La più antica testimonianza della tradizione eoliana è stata rintracciata tra le carte di una indagine disposta dal Governatore dell’Isola nel 1769, ossia nell’anno in cui fervevano i lavori per la costruzione delle case del nuovo centro abitato. Il verbale riporta la testimonianza di tale Leonarda Schillaci...la quale dichiara di essere stata con altre donne «in casa Giacomo Coltraro ove Domenico Tranchina faceva festino a stile di Lipari per causa che nella sua casa si gettava l’astraco...e alla fine del pranzo vi fu il violino e posti in allegria tutti si spassavano ballando...messo il moccatore sopra le spalle ballavano fra donne».

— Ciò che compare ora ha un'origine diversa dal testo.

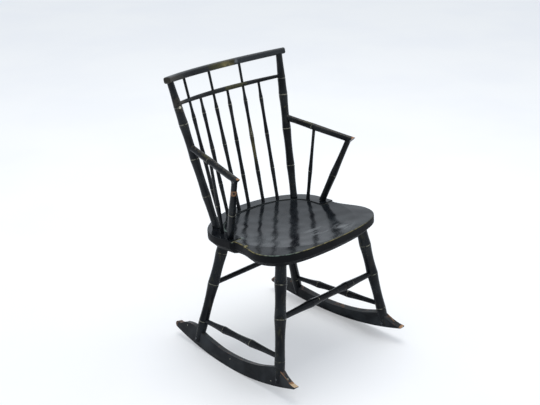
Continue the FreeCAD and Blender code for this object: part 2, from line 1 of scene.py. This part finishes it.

Confermano la testimonianza Grazia Zajia...asserendo che «dopo di essersi ritrovata nella casa di Giacomo Coltraro ove si faceva banchetto col violino perché Domenico Tranchina aveva gettato l’astraco...e doppo finito il pranzo [vi fu] il sono [sic] del violino» e Domenico Tranchina...il quale dichiarò «che nel giorno che gettò l’astraco della sua casa a stile del suo paese che si fa la manciata dei mastri che travagliano all’astraco assieme ad alcuni suoi amici e parenti … vi era il violino e lo pranzo si fece in casa»”.
Anche l'Arciduca Luigi Salvatore d'Austria ci ha lasciato la sua testimonianza sulla festa di Ustica così descrivendola: “ultimata la costruzione di una nuova casa, se ne festeggia l’inaugurazione. Appena viene buttato sull’Astricu il primo mastello (bugliolo) d’impastu (calce e pietrisco), si alza la bandiera nazionale in segno di festa, e quando l’Astricu è terminato si fanno inviti e si offrono gnocchi oppure pizze al forno. La sera di solito ha luogo anche un ballo”.